One good example of how agriculture doesn't really change very much is that during the scramble for Africa in about 1850, where all of the African societies are taken over by exploitative Europeans. All of the work that's been done on what those societies were like before the Europeans came suggests these were very egalitarian societies that when you look at the kinds of things that archeologists look at, like burial practices and whether there's walls these in communities and that these remained in fact egalitarian societies. So, agriculture itself hadn't changed anything important in the relations of humans.
David Moscrop
What about capitalism?
Alvin Finkel
Well, the common people played a big role in that too. They didn't want capitalism as such, but they wanted to destroy feudalism. What we were told in school was that feudalism was the result of a need felt by people throughout Europe after the death of the Roman Empire for the stability that the Roman Empire had provided. But when you look at the common people rather than the elites, you see that this is nonsense. I mean, the Roman Empire was an empire of total exploitation. The people who were conquered by Rome were either enslaved or they were made to pay enormous tribute to Rome for which they got nothing in return. So when the Roman Empire collapses in many areas, people's return to earlier kinds of society where they divide the land amongst themselves, they create democratic institutions sometimes that are not that formal, but sometimes quite formal. And so when these feudal lords come along offering protection, well, they're viewed pretty much like the mafia is viewed: We don't need you guys. You want us to agree to take an oath that we will give you half of what we grow and then give another eight or 9% to the church leaving us in dire poverty, fuck off. And they have militias and they try to fight that.
So feudalism is established everywhere really by force. And in many areas, in fact, the few, the lords, were never able to establish their role. And once feudalism is imposed in various places, there's constant revolt against it. I mean, much like there was against slavery, because in many ways it's a form of slavery. You don't really have any freedom of mobility. And in terms of what you grow, more than half of it is being stolen from you.And warfare continues. And at some point, I mean the people who are revolting want the return to the kind of societies that they had in many places between the death of the Roman Empire and the beginnings of feudalism.
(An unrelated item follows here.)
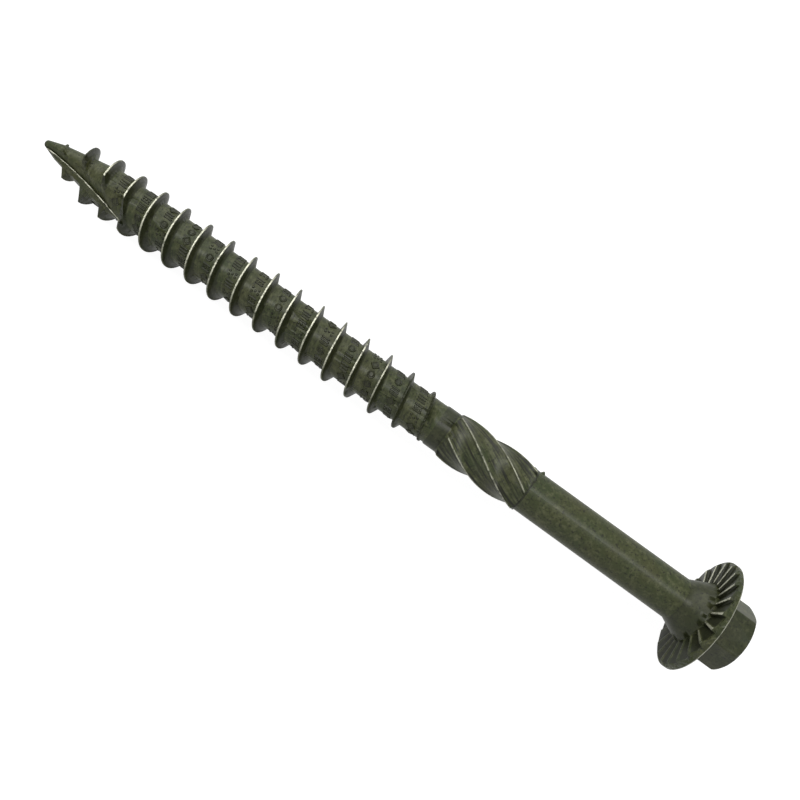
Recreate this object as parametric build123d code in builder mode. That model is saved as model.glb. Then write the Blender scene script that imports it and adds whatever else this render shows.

In many areas what happens is that the landlord group decides, well, we're not able to prevent mobility of people. This idea that we own them and they have to stay on our land isn't going to work, but we're not going to give them the land either. What we're going to do is make them tenants. So, okay, while you're on my land, these are the rules. If you don't want to stay in my land, well, I can't stop you, but this is how we're going to organize society, that it'll still be a hierarchy, but you'll have a certain degree of mobility, that kind of thing. So the military power of the landlords continues, but the way in which they organize things changes and they create capitalism on the land, which then is imitated everywhere else.
David Moscrop
What about contemporary resistances to power? It’s difficult to be optimistic about the future right now, climate change alone, nuclear weapons, geopolitical dynamics, unfettered capitalism. What hope is there that we can rebalance our social and economic relations towards a cooperative, peaceful and egalitarian model?
Alvin Finkel
One of the things that we find through the history of capitalism is that although the bourgeoisie is oppressing people and the state is supporting the bourgeoisie, people do cooperate in their neighbourhood, in their workplaces, to try and rebalance things. So it's not like the cooperative idea disappears, it's just that it doesn't have much of an imprint at the top. But we did see in the period after the Second World War where people were so pissed off by what they'd experienced in the depression and the war that they were supporting a socialist transformation of society. So the state makes all kinds of concessions in order to ward that off.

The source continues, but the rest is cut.